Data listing
■ ■ ■ ■ ■

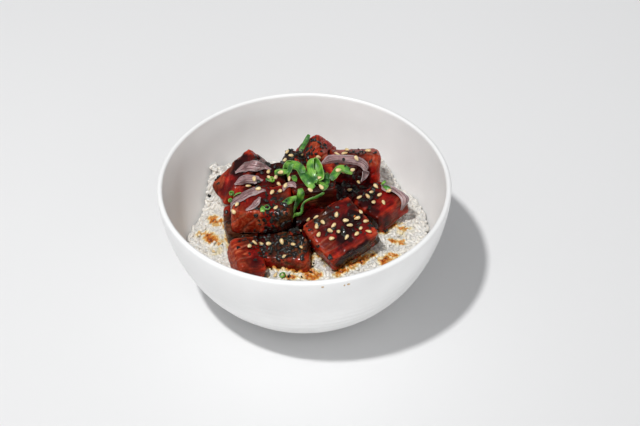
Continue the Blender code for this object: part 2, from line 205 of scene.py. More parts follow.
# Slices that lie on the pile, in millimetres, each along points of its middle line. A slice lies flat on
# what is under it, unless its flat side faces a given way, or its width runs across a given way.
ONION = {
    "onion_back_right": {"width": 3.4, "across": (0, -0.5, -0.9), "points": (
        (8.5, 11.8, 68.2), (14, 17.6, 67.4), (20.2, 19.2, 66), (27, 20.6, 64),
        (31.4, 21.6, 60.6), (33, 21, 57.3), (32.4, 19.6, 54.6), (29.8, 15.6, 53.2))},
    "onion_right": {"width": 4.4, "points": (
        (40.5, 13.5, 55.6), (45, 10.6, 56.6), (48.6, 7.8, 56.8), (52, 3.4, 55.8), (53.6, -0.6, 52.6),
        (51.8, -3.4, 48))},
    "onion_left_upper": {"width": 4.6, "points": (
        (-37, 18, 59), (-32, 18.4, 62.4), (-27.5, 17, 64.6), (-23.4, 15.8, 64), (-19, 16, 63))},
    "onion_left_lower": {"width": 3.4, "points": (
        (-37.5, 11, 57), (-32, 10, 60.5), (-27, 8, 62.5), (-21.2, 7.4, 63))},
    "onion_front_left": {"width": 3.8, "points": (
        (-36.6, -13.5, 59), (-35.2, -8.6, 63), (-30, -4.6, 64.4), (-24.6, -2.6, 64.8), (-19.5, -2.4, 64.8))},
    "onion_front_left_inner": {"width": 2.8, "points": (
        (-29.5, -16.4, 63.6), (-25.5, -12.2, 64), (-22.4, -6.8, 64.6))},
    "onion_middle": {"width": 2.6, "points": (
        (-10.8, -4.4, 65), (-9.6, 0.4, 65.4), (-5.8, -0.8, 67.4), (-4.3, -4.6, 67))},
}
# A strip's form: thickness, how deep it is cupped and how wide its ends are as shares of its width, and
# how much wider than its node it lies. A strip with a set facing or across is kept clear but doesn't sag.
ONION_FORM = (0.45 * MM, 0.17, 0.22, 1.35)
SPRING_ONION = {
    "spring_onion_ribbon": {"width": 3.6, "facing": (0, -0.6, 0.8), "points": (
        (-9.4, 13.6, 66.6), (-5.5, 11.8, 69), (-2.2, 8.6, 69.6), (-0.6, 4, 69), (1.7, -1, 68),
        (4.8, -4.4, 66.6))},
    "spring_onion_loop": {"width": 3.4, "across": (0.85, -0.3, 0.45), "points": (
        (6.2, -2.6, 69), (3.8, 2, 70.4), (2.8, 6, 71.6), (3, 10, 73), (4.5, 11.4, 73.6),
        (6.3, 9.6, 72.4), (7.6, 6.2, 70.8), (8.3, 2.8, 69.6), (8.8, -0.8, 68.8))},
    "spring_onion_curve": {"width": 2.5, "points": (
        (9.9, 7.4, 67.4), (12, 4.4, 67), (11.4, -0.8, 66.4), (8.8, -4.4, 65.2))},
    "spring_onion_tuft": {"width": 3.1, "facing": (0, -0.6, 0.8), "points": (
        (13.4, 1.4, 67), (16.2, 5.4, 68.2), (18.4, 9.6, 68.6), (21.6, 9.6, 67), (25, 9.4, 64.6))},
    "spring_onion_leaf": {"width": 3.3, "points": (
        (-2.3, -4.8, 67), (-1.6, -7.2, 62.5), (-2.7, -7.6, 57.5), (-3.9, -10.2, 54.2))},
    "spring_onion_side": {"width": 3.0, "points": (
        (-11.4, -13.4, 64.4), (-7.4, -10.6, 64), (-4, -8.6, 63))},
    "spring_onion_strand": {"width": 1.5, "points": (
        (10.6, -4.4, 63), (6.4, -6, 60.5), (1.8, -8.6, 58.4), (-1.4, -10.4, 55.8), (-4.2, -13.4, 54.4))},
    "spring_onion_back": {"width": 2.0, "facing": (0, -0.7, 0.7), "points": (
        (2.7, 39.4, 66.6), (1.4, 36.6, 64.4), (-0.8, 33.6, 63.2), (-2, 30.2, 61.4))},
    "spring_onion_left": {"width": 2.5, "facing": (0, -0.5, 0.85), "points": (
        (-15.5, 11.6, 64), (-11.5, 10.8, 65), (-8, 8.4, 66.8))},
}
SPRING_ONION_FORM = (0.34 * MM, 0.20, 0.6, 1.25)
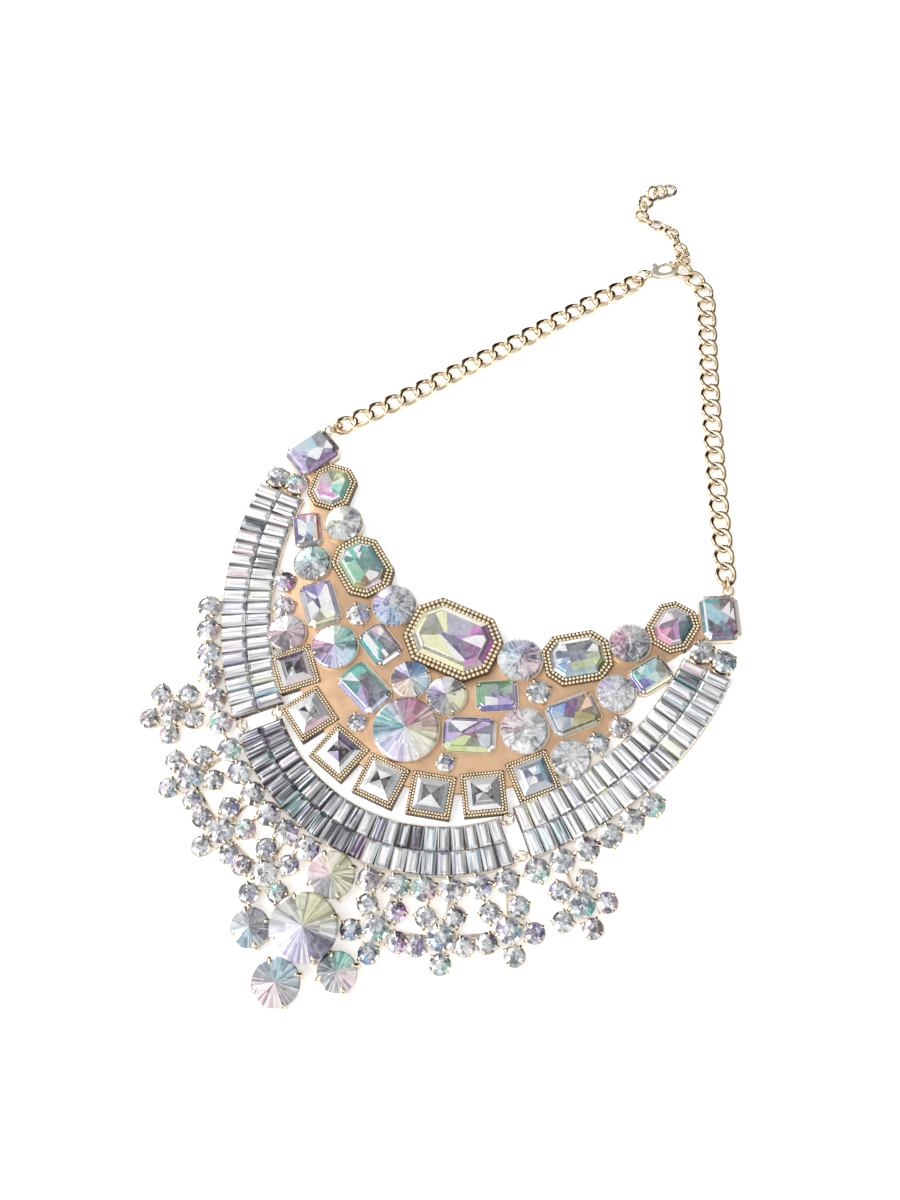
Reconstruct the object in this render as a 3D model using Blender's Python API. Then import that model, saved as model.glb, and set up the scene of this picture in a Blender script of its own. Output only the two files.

■ ■ ■ ■ ■

# What is needed
Send back all of the entries exactly, with nothing missing.

# Completed exercise
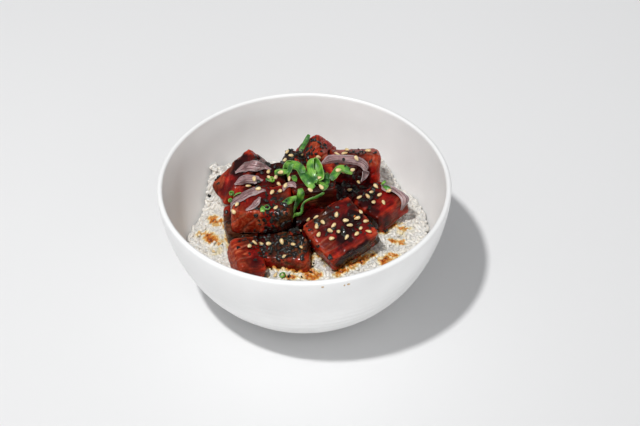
Continue the Blender code for this object: part 2, from line 205 of scene.py. More parts follow.
# Slices that lie on the pile, in millimetres, each along points of its middle line. A slice lies flat on
# what is under it, unless its flat side faces a given way, or its width runs across a given way.
ONION = {
    "onion_back_right": {"width": 3.4, "across": (0, -0.5, -0.9), "points": (
        (8.5, 11.8, 68.2), (14, 17.6, 67.4), (20.2, 19.2, 66), (27, 20.6, 64),
        (31.4, 21.6, 60.6), (33, 21, 57.3), (32.4, 19.6, 54.6), (29.8, 15.6, 53.2))},
    "onion_right": {"width": 4.4, "points": (
        (40.5, 13.5, 55.6), (45, 10.6, 56.6), (48.6, 7.8, 56.8), (52, 3.4, 55.8), (53.6, -0.6, 52.6),
        (51.8, -3.4, 48))},
    "onion_left_upper": {"width": 4.6, "points": (
        (-37, 18, 59), (-32, 18.4, 62.4), (-27.5, 17, 64.6), (-23.4, 15.8, 64), (-19, 16, 63))},
    "onion_left_lower": {"width": 3.4, "points": (
        (-37.5, 11, 57), (-32, 10, 60.5), (-27, 8, 62.5), (-21.2, 7.4, 63))},
    "onion_front_left": {"width": 3.8, "points": (
        (-36.6, -13.5, 59), (-35.2, -8.6, 63), (-30, -4.6, 64.4), (-24.6, -2.6, 64.8), (-19.5, -2.4, 64.8))},
    "onion_front_left_inner": {"width": 2.8, "points": (
        (-29.5, -16.4, 63.6), (-25.5, -12.2, 64), (-22.4, -6.8, 64.6))},
    "onion_middle": {"width": 2.6, "points": (
        (-10.8, -4.4, 65), (-9.6, 0.4, 65.4), (-5.8, -0.8, 67.4), (-4.3, -4.6, 67))},
}
# A strip's form: thickness, how deep it is cupped and how wide its ends are as shares of its width, and
# how much wider than its node it lies. A strip with a set facing or across is kept clear but doesn't sag.
ONION_FORM = (0.45 * MM, 0.17, 0.22, 1.35)
SPRING_ONION = {
    "spring_onion_ribbon": {"width": 3.6, "facing": (0, -0.6, 0.8), "points": (
        (-9.4, 13.6, 66.6), (-5.5, 11.8, 69), (-2.2, 8.6, 69.6), (-0.6, 4, 69), (1.7, -1, 68),
        (4.8, -4.4, 66.6))},
    "spring_onion_loop": {"width": 3.4, "across": (0.85, -0.3, 0.45), "points": (
        (6.2, -2.6, 69), (3.8, 2, 70.4), (2.8, 6, 71.6), (3, 10, 73), (4.5, 11.4, 73.6),
        (6.3, 9.6, 72.4), (7.6, 6.2, 70.8), (8.3, 2.8, 69.6), (8.8, -0.8, 68.8))},
    "spring_onion_curve": {"width": 2.5, "points": (
        (9.9, 7.4, 67.4), (12, 4.4, 67), (11.4, -0.8, 66.4), (8.8, -4.4, 65.2))},
    "spring_onion_tuft": {"width": 3.1, "facing": (0, -0.6, 0.8), "points": (
        (13.4, 1.4, 67), (16.2, 5.4, 68.2), (18.4, 9.6, 68.6), (21.6, 9.6, 67), (25, 9.4, 64.6))},
    "spring_onion_leaf": {"width": 3.3, "points": (
        (-2.3, -4.8, 67), (-1.6, -7.2, 62.5), (-2.7, -7.6, 57.5), (-3.9, -10.2, 54.2))},
    "spring_onion_side": {"width": 3.0, "points": (
        (-11.4, -13.4, 64.4), (-7.4, -10.6, 64), (-4, -8.6, 63))},
    "spring_onion_strand": {"width": 1.5, "points": (
        (10.6, -4.4, 63), (6.4, -6, 60.5), (1.8, -8.6, 58.4), (-1.4, -10.4, 55.8), (-4.2, -13.4, 54.4))},
    "spring_onion_back": {"width": 2.0, "facing": (0, -0.7, 0.7), "points": (
        (2.7, 39.4, 66.6), (1.4, 36.6, 64.4), (-0.8, 33.6, 63.2), (-2, 30.2, 61.4))},
    "spring_onion_left": {"width": 2.5, "facing": (0, -0.5, 0.85), "points": (
        (-15.5, 11.6, 64), (-11.5, 10.8, 65), (-8, 8.4, 66.8))},
}
SPRING_ONION_FORM = (0.34 * MM, 0.20, 0.6, 1.25)
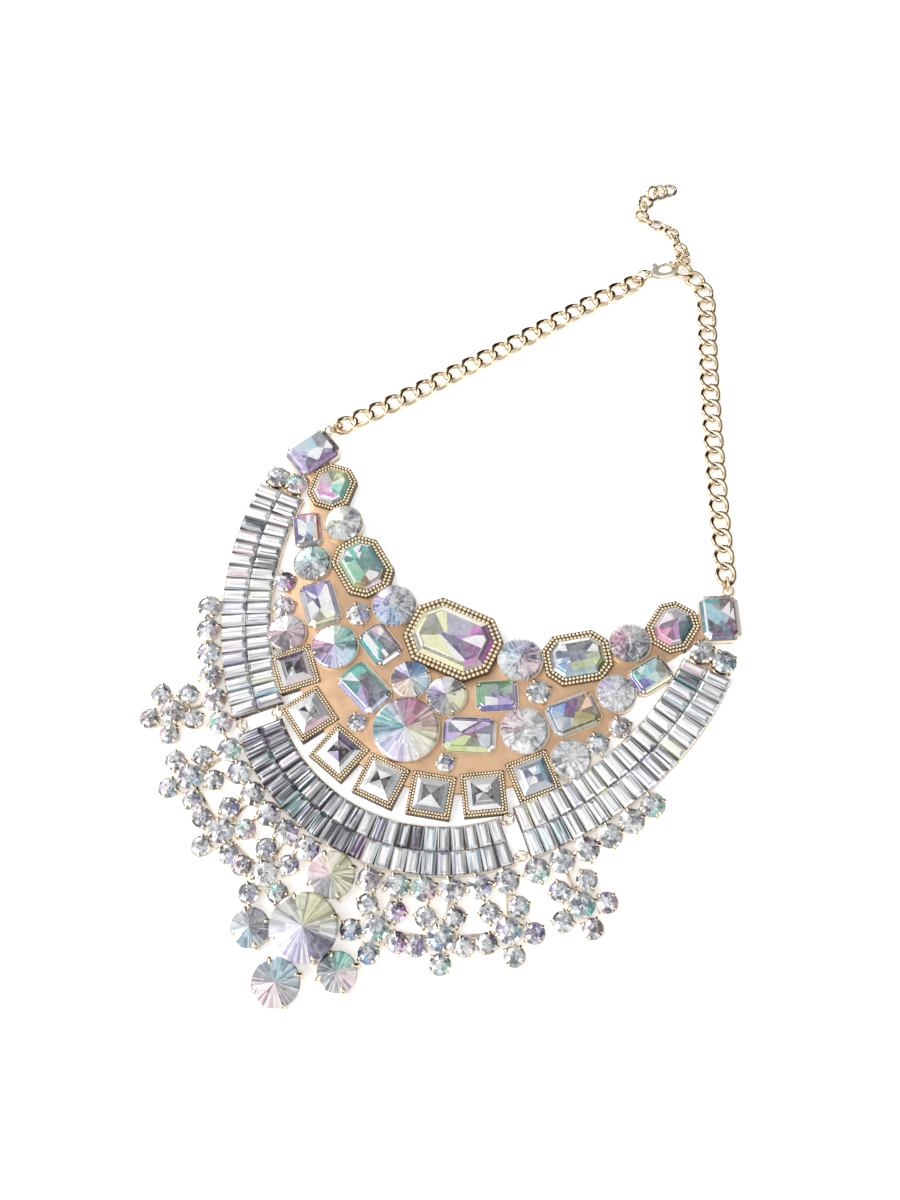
Reconstruct the object in this render as a 3D model using Blender's Python API. Then import that model, saved as model.glb, and set up the scene of this picture in a Blender script of its own. Output only the two files.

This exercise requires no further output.